Extract the lines between the ones holding "What three.js module" and "import * as THREE from 'three';", inclusive, exactly as written and nothing more.

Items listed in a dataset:
___

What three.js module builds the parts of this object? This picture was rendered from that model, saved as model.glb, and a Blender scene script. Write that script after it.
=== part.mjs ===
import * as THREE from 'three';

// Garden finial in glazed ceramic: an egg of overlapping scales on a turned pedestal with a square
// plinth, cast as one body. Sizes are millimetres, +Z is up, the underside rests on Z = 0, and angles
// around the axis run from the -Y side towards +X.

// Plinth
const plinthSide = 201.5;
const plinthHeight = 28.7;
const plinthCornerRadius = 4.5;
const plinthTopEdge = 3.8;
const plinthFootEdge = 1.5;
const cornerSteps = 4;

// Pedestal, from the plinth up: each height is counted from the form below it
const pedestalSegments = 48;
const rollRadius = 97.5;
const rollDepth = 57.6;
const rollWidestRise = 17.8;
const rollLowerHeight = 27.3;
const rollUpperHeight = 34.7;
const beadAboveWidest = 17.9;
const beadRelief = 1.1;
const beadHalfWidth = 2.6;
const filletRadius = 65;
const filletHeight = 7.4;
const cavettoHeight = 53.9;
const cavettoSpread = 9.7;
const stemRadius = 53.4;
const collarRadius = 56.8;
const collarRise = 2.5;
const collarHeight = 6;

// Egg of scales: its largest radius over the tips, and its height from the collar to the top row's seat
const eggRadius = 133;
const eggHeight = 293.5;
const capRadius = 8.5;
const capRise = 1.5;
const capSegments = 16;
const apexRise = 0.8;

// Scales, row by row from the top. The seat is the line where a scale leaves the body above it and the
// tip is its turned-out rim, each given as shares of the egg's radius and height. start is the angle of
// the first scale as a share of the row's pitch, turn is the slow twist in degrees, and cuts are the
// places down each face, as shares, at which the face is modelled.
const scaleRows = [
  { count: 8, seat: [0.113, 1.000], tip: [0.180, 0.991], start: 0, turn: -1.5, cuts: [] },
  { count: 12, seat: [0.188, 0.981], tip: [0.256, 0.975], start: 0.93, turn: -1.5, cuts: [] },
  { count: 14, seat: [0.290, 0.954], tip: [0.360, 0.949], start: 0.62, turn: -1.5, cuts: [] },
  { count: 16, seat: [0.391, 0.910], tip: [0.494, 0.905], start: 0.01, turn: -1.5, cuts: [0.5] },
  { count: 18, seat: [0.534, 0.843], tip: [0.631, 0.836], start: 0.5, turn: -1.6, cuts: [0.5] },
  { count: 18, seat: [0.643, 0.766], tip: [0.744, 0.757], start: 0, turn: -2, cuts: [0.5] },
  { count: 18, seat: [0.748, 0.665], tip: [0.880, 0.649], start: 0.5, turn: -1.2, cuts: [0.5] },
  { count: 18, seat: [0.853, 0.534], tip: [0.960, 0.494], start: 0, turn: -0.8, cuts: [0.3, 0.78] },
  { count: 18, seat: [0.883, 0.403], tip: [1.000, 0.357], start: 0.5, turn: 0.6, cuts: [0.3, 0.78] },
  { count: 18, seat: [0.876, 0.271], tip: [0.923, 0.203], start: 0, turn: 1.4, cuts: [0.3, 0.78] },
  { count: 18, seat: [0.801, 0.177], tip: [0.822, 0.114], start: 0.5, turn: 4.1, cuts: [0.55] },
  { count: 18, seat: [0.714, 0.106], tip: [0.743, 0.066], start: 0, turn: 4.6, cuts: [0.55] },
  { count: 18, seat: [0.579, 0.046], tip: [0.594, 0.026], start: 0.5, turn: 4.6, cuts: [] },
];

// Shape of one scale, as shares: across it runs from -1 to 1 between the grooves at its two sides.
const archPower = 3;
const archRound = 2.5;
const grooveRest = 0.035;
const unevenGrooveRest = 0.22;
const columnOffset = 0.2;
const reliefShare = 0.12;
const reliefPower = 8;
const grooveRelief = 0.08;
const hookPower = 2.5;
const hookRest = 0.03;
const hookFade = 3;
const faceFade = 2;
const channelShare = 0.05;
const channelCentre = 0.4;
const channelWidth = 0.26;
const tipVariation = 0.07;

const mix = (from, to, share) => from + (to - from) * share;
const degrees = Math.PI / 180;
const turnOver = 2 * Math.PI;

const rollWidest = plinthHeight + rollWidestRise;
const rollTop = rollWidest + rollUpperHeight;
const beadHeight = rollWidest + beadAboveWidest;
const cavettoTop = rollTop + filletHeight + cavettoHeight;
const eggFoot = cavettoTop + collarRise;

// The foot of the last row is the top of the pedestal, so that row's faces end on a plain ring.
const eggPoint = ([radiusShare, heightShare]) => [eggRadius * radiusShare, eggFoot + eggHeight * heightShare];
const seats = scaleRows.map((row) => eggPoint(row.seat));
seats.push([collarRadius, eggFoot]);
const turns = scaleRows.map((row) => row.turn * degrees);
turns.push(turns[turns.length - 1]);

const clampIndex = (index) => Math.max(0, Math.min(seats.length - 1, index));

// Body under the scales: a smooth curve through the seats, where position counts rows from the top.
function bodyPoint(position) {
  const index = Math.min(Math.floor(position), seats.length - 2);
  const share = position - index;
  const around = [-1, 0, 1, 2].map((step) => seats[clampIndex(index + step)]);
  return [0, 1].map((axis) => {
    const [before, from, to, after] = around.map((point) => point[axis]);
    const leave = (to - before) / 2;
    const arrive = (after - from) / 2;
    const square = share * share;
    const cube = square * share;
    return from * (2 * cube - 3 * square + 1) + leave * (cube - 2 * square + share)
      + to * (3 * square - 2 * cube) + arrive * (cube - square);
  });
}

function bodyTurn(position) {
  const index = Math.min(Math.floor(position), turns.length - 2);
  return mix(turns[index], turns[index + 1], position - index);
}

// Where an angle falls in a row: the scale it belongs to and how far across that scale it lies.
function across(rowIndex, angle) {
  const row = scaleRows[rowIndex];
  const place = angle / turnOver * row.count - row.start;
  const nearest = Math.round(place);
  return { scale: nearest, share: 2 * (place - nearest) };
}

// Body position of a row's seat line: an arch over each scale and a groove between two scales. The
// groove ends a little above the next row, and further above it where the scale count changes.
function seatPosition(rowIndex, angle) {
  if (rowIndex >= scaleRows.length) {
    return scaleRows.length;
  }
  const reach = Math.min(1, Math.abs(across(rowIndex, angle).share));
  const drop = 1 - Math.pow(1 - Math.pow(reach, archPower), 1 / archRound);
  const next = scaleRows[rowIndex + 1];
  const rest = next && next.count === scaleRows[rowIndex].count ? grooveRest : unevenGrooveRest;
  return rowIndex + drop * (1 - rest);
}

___

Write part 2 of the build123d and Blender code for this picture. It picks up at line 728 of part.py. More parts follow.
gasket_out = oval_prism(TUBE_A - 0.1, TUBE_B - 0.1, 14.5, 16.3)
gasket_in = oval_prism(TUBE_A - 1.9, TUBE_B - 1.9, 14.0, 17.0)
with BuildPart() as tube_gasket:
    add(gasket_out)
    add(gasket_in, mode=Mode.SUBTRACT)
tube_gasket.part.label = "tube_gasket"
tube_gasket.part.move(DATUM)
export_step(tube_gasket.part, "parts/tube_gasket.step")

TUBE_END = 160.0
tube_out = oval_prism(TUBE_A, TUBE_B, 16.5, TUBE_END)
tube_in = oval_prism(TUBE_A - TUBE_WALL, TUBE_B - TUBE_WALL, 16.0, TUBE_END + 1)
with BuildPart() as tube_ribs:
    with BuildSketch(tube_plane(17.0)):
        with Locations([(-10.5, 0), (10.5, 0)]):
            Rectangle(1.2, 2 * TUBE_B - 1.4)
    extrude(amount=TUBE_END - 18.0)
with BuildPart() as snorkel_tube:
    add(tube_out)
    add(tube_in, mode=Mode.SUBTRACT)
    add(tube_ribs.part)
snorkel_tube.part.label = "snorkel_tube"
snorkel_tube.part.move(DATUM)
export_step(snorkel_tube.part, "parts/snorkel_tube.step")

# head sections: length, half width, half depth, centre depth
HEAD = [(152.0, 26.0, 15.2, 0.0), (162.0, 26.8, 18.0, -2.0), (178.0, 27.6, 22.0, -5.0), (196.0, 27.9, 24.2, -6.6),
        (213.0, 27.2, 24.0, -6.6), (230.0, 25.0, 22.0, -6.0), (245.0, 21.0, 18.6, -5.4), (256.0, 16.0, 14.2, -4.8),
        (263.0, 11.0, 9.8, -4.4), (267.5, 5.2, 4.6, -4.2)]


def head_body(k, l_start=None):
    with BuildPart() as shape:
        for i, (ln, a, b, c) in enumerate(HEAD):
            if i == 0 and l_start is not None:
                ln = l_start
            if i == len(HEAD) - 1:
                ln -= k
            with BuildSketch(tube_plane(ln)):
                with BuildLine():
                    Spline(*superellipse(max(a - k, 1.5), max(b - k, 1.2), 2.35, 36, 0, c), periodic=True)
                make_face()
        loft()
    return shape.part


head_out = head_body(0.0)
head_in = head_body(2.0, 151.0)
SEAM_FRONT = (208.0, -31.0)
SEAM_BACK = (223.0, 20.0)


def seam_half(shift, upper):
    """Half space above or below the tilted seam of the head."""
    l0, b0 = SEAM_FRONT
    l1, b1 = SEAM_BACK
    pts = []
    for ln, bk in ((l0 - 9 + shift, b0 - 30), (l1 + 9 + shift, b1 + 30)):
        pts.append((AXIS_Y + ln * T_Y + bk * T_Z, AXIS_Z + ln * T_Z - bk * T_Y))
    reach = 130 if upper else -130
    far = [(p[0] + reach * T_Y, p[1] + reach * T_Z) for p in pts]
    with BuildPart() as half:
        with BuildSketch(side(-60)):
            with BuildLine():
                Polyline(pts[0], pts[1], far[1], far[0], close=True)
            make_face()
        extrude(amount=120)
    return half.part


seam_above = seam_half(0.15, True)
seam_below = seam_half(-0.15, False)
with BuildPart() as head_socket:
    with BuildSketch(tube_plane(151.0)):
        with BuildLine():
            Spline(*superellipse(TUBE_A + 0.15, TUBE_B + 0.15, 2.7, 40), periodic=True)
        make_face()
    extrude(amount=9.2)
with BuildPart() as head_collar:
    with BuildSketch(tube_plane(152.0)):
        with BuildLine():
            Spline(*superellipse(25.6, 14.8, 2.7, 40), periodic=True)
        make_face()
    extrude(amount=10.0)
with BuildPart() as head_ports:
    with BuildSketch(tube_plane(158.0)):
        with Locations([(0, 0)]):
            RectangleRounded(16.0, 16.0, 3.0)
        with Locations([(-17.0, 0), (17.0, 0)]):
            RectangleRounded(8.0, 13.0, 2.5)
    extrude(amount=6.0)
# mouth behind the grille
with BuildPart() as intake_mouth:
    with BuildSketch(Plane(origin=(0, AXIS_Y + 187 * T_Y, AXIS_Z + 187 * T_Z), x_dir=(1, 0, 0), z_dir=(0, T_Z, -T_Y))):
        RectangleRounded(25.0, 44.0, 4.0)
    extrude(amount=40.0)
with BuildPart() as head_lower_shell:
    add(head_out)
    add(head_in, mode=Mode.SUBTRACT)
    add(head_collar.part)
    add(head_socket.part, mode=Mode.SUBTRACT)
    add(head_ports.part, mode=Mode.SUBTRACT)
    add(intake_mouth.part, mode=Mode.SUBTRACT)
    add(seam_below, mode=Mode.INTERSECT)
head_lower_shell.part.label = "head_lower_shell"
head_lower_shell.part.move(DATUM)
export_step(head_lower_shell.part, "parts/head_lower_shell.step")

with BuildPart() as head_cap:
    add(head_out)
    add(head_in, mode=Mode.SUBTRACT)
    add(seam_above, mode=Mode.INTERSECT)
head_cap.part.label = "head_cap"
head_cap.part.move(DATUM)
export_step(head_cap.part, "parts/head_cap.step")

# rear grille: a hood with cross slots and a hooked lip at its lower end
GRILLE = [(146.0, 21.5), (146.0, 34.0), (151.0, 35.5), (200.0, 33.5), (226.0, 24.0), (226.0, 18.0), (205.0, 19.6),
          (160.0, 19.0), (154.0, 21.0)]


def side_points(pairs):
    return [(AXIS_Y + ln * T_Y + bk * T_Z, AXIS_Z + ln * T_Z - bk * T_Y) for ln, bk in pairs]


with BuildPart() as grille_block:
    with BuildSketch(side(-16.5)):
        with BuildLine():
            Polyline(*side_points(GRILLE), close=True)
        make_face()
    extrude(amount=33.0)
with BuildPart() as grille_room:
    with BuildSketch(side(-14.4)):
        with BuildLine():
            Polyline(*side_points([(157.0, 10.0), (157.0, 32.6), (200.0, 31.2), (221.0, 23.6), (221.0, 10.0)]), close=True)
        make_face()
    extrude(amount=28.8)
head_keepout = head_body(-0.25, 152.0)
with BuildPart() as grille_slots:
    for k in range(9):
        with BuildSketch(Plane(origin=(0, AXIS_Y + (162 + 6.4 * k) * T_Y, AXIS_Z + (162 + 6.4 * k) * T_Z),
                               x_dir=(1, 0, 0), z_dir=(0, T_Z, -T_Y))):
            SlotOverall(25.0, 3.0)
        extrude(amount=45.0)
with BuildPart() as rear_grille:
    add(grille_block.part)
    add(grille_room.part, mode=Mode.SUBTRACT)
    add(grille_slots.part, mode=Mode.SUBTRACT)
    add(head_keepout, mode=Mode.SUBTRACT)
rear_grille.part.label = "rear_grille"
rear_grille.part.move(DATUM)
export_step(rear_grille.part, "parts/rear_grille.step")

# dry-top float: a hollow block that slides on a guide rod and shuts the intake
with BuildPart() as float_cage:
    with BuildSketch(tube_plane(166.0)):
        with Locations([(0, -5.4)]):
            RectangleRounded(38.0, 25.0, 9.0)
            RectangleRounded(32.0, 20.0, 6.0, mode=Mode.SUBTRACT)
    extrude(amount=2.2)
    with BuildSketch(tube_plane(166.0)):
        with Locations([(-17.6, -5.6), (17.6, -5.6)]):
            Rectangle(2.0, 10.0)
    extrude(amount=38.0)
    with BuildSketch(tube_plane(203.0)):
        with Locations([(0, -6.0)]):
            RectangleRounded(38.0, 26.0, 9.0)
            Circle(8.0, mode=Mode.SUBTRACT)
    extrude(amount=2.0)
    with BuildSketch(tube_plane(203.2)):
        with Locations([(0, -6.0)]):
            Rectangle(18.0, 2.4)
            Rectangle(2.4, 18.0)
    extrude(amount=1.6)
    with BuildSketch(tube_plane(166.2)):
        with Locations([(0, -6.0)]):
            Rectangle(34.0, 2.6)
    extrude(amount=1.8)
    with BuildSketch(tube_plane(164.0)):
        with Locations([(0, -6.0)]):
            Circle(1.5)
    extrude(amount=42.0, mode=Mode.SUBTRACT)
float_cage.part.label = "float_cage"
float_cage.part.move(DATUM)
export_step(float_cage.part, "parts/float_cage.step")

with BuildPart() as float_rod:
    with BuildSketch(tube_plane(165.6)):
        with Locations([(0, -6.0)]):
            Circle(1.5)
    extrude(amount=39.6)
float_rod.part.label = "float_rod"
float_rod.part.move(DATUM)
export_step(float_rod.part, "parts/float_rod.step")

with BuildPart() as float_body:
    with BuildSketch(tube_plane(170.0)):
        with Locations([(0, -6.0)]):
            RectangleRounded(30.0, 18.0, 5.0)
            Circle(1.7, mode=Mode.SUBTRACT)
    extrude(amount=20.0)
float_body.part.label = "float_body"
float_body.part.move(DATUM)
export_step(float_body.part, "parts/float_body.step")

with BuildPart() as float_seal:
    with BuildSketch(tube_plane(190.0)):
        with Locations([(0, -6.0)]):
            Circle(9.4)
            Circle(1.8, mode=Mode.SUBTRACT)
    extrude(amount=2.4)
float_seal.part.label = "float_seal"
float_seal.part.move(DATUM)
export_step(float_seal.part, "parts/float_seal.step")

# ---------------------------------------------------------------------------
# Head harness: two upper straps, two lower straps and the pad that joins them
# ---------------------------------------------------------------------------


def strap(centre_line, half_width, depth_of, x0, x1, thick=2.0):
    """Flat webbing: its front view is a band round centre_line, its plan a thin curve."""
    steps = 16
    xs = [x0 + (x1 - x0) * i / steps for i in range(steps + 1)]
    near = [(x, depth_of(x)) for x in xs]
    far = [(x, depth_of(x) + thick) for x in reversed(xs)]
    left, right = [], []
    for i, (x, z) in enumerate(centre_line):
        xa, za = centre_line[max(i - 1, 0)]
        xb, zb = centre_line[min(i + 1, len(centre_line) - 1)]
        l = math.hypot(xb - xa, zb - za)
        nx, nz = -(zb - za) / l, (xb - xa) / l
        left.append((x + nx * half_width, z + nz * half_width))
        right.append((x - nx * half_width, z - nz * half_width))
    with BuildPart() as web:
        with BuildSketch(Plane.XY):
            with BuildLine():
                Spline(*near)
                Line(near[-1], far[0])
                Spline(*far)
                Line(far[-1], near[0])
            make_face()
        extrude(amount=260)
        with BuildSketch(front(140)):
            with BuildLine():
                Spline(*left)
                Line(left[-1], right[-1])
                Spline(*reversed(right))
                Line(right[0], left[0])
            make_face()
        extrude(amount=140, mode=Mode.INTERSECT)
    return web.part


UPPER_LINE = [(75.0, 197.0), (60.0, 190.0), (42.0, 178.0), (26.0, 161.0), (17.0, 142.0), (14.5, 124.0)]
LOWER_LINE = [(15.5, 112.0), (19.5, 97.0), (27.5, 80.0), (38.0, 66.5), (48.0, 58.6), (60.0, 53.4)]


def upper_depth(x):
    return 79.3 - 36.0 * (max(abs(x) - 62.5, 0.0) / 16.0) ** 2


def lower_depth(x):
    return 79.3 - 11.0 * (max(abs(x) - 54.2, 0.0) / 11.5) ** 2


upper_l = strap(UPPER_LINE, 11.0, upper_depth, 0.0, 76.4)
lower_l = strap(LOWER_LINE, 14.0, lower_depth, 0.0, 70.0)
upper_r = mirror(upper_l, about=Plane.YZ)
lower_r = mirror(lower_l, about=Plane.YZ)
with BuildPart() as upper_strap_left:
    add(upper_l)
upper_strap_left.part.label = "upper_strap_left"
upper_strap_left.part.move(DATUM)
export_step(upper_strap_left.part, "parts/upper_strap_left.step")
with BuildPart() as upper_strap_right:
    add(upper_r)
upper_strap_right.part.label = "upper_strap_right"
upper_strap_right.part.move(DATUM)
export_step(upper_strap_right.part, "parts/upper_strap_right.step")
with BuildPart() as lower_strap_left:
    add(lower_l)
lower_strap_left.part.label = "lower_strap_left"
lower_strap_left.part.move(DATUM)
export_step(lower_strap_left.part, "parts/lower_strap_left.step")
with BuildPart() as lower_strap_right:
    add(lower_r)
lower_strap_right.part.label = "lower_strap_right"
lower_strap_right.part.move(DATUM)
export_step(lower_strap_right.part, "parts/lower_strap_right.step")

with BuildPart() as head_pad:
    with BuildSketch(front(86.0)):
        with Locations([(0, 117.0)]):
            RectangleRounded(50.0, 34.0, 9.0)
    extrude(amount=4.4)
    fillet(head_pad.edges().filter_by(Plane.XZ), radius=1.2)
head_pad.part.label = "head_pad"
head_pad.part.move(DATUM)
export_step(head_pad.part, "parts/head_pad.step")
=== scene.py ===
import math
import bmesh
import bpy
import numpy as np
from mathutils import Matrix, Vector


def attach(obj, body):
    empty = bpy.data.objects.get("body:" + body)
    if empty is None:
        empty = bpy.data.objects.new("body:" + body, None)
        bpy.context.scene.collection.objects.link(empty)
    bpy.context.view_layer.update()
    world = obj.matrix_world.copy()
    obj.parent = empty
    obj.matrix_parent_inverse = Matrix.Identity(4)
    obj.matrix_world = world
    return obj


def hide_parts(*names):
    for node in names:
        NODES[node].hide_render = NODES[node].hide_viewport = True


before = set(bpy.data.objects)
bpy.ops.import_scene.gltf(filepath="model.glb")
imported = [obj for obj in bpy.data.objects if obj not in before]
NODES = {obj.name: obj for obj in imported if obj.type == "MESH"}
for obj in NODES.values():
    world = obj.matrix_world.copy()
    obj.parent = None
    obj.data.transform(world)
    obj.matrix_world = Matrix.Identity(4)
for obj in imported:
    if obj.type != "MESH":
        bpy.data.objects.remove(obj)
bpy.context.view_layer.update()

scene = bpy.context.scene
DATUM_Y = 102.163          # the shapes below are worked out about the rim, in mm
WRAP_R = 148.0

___

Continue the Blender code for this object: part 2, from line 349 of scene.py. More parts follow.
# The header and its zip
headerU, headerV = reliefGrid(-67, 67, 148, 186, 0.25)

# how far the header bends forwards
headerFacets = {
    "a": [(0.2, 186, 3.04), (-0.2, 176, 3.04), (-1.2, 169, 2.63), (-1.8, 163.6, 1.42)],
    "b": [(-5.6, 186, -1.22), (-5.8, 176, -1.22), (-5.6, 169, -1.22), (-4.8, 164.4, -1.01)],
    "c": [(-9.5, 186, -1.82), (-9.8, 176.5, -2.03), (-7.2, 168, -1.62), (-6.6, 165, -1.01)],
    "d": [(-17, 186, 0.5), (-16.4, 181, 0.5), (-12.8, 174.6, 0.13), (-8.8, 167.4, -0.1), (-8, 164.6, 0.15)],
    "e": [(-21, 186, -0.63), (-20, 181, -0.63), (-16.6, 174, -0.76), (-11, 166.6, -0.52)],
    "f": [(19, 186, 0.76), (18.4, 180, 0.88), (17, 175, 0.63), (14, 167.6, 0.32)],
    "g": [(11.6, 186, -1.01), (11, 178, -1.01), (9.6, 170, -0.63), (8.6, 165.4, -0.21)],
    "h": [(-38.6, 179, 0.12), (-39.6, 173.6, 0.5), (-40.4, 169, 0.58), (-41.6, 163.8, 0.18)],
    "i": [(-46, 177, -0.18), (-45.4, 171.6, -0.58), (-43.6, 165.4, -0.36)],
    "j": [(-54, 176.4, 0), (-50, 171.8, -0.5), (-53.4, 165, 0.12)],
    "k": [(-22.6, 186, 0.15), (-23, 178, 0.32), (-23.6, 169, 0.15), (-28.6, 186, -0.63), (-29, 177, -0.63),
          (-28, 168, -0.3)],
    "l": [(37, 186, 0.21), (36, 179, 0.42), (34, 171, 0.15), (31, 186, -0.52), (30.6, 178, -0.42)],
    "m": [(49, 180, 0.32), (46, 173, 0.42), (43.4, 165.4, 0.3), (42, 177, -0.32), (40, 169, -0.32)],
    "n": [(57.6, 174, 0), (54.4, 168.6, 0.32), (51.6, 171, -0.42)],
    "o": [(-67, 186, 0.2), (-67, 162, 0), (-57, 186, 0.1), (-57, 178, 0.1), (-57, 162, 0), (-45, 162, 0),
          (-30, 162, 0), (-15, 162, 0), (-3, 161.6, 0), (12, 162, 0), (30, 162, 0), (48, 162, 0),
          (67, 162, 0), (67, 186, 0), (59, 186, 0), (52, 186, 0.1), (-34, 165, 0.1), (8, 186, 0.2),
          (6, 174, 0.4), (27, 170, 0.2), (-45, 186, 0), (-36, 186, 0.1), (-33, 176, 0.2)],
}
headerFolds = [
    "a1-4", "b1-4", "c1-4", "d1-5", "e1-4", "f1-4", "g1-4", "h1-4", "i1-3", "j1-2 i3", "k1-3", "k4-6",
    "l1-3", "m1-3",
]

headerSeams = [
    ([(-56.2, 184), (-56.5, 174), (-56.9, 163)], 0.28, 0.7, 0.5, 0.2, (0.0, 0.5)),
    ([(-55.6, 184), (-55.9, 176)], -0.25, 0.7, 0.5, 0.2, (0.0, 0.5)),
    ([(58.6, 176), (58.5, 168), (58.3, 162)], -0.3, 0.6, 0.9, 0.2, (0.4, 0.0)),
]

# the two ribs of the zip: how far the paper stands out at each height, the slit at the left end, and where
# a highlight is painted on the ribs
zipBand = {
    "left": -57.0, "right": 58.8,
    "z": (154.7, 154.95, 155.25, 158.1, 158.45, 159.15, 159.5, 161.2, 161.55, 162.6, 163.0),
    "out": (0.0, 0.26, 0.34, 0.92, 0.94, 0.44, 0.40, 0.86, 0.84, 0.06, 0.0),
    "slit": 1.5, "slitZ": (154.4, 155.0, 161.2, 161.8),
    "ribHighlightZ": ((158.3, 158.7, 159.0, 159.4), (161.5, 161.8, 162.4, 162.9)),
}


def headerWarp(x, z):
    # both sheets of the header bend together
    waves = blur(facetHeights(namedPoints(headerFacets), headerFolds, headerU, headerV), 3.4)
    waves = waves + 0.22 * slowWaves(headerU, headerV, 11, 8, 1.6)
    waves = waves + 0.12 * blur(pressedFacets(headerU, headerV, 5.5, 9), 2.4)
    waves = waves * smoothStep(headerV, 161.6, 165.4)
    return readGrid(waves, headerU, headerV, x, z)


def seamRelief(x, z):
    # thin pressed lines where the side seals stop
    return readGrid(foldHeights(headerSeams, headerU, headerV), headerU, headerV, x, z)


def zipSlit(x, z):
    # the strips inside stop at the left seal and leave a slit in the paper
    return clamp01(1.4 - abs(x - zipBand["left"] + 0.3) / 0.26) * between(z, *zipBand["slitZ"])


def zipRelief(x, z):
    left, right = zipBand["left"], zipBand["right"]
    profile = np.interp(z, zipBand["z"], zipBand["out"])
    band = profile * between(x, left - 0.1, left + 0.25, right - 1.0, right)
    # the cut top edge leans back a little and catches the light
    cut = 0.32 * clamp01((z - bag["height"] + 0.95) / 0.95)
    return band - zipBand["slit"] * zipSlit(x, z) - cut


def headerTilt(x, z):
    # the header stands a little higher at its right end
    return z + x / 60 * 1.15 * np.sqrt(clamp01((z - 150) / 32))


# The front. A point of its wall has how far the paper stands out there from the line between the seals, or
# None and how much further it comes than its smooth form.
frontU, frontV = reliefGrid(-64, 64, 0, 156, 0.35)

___

SOLUTION FOR THIS EXERCISE -
What three.js module builds the parts of this object? This picture was rendered from that model, saved as model.glb, and a Blender scene script. Write that script after it.
=== part.mjs ===
import * as THREE from 'three';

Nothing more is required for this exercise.